If you or anyone you know is having suicidal thoughts, please call the National Suicide Prevention Lifeline​ at​ 1-800-273-TALK (8255)​.

Kurt Cobain was working on a solo album

Nirvana was on the verge of flaming out in early 1994. Not only had some of its personnel threatened to end the band should Kurt Cobain not go to rehab, but the group canceled its Lollapalooza slot in April 1994, just before Cobain's death. Its members were eager to pursue professional life outside of Nirvana, such as solo work. Dave Grohl had quietly written and recorded demos of several songs (ultimately forming the Foo Fighters), and Cobain was working on a standalone project, too. 

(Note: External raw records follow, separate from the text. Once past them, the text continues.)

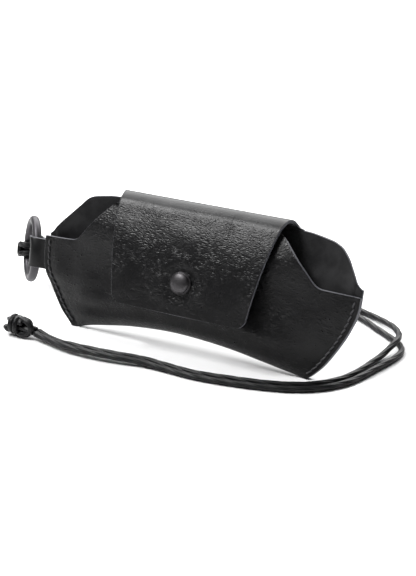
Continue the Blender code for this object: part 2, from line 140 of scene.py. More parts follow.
def ripple(x, y, z, size):
    """Soft noise of about -1 to 1, with waves of the given size in millimetres."""
    return noise.noise(Vector((x / size, y / size, z / size)))


# --- mesh makers ---

def hide_uv(places):
    """uv of places in millimetres on a flat piece: one unit is 100 mm."""
    return places * MM * 10


def make_object(name, vertices, faces, materials, indices=None, uv=None, sharp=None):
    """Smooth mesh in the row frame: a uv pair for each vertex, and edges sharp above this many degrees."""
    mesh = bpy.data.meshes.new(name)
    mesh.from_pydata([tuple(v) for v in vertices], [], faces)
    for finish in materials:
        mesh.materials.append(finish)
    if indices is not None:
        mesh.polygons.foreach_set("material_index", np.asarray(indices, np.int32))
    if uv is not None:
        layer = mesh.uv_layers.new(name="hide")
        loops = np.zeros(len(mesh.loops), np.int32)
        mesh.loops.foreach_get("vertex_index", loops)
        layer.data.foreach_set("uv", np.asarray(uv, np.float32)[loops].ravel())
    mesh.shade_smooth()
    if sharp is not None:
        mesh.set_sharp_from_angle(angle=radians(sharp))
    mesh.update()
    made = bpy.data.objects.new(name, mesh)
    bpy.context.scene.collection.objects.link(made)
    return made


def grid_faces(rows, columns, base=0, wrap=False, flip=False):
    """Quads of a grid of vertices, closed from its last column to its first with wrap."""
    faces = []
    for r in range(rows - 1):
        for c in range(columns if wrap else columns - 1):
            d = (c + 1) % columns
            quad = (base + r * columns + c, base + r * columns + d, base + (r + 1) * columns + d,
                    base + (r + 1) * columns + c)
            faces.append(quad[::-1] if flip else quad)
    return faces


def border(rows, columns):
    """Grid places once round the rim."""
    top = [(0, c) for c in range(columns)]
    right = [(r, columns - 1) for r in range(1, rows)]
    bottom = [(rows - 1, c) for c in range(columns - 2, -1, -1)]
    left = [(r, 0) for r in range(rows - 2, 0, -1)]
    return top + right + bottom + left


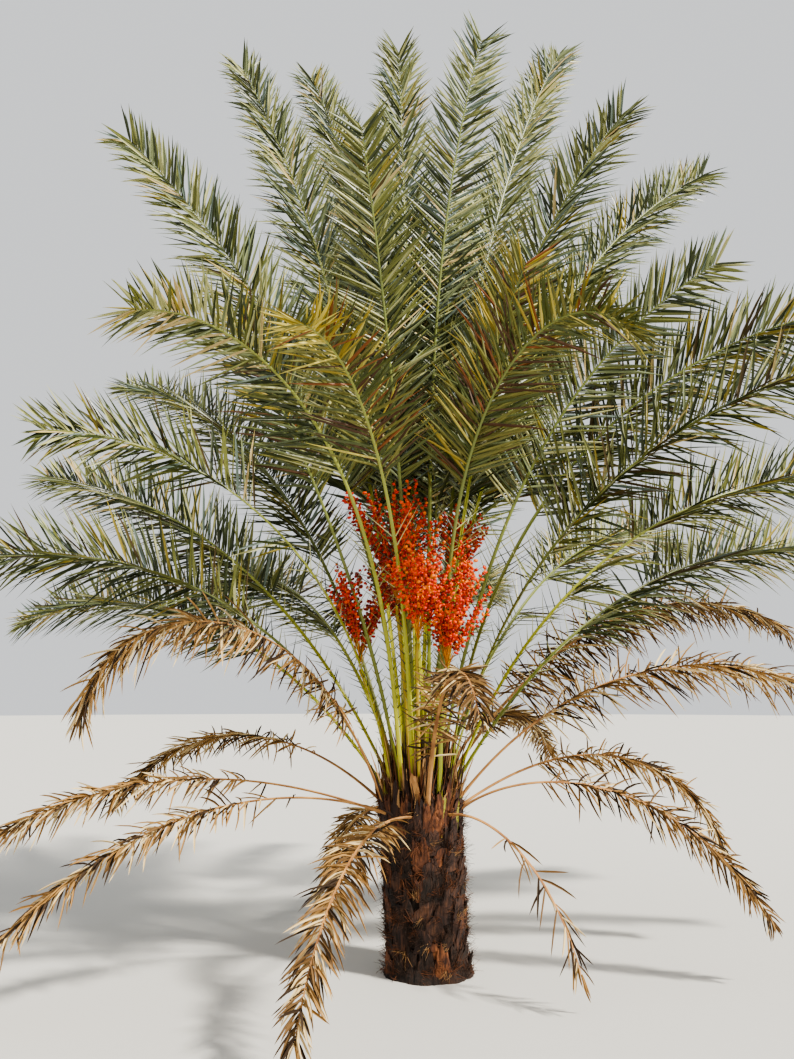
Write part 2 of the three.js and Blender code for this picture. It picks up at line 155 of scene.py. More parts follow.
def setStops(ramp, stops):
    elements = ramp.color_ramp.elements
    for element, (position, colour) in zip(elements, (stops[0], stops[-1])):
        element.position = position
        element.color = linearColour(colour)
    for position, colour in stops[1:-1]:
        elements.new(position).color = linearColour(colour)


# A noise pattern in which the surface also rises and sinks
def addGrain(tree, shader, place, scale, detail, strength, distance):
    grain = addNode(tree, "ShaderNodeTexNoise", {"Scale": scale, "Detail": detail}, {"Vector": place})
    bump = addNode(tree, "ShaderNodeBump", {"Strength": strength, "Distance": distance},
                   {"Height": grain.outputs["Fac"]})
    tree.links.new(bump.outputs["Normal"], shader.inputs["Normal"])
    return grain.outputs["Fac"]


def skinMaterial(name, colour, roughness, bumpStrength, patchSize):
    material, tree, shader = newMaterial(name, colour, roughness, 1.45)
    place = addNode(tree, "ShaderNodeTexCoord").outputs["Object"]
    bloom = addGrain(tree, shader, place, 1 / patchSize, 3.0, bumpStrength, 0.002)
    spread = addNode(tree, "ShaderNodeMapRange", {"To Min": roughness - 0.12, "To Max": roughness + 0.14},
                     {"Value": bloom})
    tree.links.new(spread.outputs["Result"], shader.inputs["Roughness"])
    return material


# One finish in several tones: colour, roughness and, where it differs, bump strength of each
def skinTones(stem, bumpStrength, tones, patchSize=0.022):
    return [skinMaterial(stem + tone, colour, roughness, *(own or [bumpStrength]), patchSize)
            for tone, colour, roughness, *own in tones]


# Living leaflets: waxy and stiff, grey-green with a thin bloom that gives a soft satin shine
greenLeaves = skinTones("waxyLeaflet", 0.25, [
    ("Grey", "#7b835c", 0.36),
    ("Olive", "#676a35", 0.36),
    ("Blue", "#68756a", 0.38),
    ("Deep", "#353d1e", 0.34),
    ("Pale", "#a8a873", 0.42),
    ("Straw", "#bda873", 0.55),
    ("Gold", "#8b7d30", 0.45),
    ("Brown", "#4a3c1d", 0.45),
])
# The young inner fronds are greyer; the older outer ones are browner, and also darker as painted shade
innerShares = [0.24, 0.20, 0.13, 0.22, 0.16, 0.03, 0.01, 0.01]
outerShares = [0.12, 0.26, 0.04, 0.32, 0.10, 0.04, 0.06, 0.06]
shadedNearShares = [0.09, 0.25, 0.05, 0.43, 0.07, 0.02, 0.03, 0.06]  # near the trunk, darker and duller: painted shade
ownShares = {  # fronds that differ from their neighbours
    "frond_06": [0.08, 0.40, 0.02, 0.32, 0.10, 0.02, 0.05, 0.01],
    "frond_08": [0.28, 0.14, 0.14, 0.10, 0.28, 0.05, 0.01, 0.00],
    "frond_22": [0.10, 0.24, 0.04, 0.28, 0.10, 0.04, 0.08, 0.12],
    "frond_23": [0.10, 0.26, 0.02, 0.20, 0.30, 0.08, 0.04, 0.00],
    "frond_24": [0.07, 0.25, 0.02, 0.28, 0.09, 0.04, 0.11, 0.14],
    "frond_27": [0.08, 0.26, 0.03, 0.29, 0.09, 0.04, 0.09, 0.12],
}
# The share of a green frond that has the darker painted shade, where it differs from the leaflet form's own
# share
shadedEnds = {"frond_20": 0.7, "frond_21": 0.7, "frond_23": 0.62, "frond_25": 0.5, "frond_32": 0.5}
# Leaflets that yellow with age: the bloom is gone and the green fades to ochre
tintedLeaves = skinTones("fadingLeaflet", 0.25, [
    ("Ochre", "#9a8733", 0.50),
    ("Olive", "#6e6c33", 0.45),
    ("Rust", "#7d4a22", 0.55, 0.3),
    ("Green", "#4d5529", 0.40),
    ("Yellow", "#c4b65c", 0.50),
    ("Umber", "#4a3019", 0.55, 0.3),
])
# How the outer end of each fading frond is coloured; nearer the trunk it is still green, and darker with
# umber as painted shade
tintedShares = {
    "frond_12": [0.30, 0.27, 0.10, 0.18, 0.09, 0.06],
    "frond_16": [0.24, 0.22, 0.10, 0.16, 0.14, 0.14],
    "frond_17": [0.28, 0.22, 0.02, 0.10, 0.35, 0.03],
    "frond_34": [0.07, 0.42, 0.01, 0.38, 0.09, 0.03],
}
tintedInnerShares = [0.03, 0.32, 0.03, 0.44, 0.02, 0.16]
# Dead leaflets: dry and dull as paper, straw to dark brown
deadLeaves = skinTones("dryLeaflet", 0.4, [
    ("Tan", "#9c7846", 0.80),
    ("Straw", "#d2bb8c", 0.82),
    ("Brown", "#6f5330", 0.80),
    ("Dark", "#3a2a1a", 0.85),
])
deadShares = [0.35, 0.24, 0.26, 0.15]
newlyDeadShares = [0.26, 0.10, 0.38, 0.26]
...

According to Hole guitarist and Cobain friend Eric Erlandson, Cobain was in the midst of working on a solo LP. He "was headed in a direction that was really cool," Erlandson told Fuse. "It would have been his White Album," he added, comparing Cobain to no less than the Beatles. The guitarist added that he was "really excited about some of the stuff" and saw Cobain play it for him and that there was at least a home recording of a famous cover, which Erlandson said was "a very sweet, just touching song." Perhaps it's the Beatles' "And I Love Her," which showed up on Montage of Heck: The Home Recordings, a soundtrack to a Cobain documentary.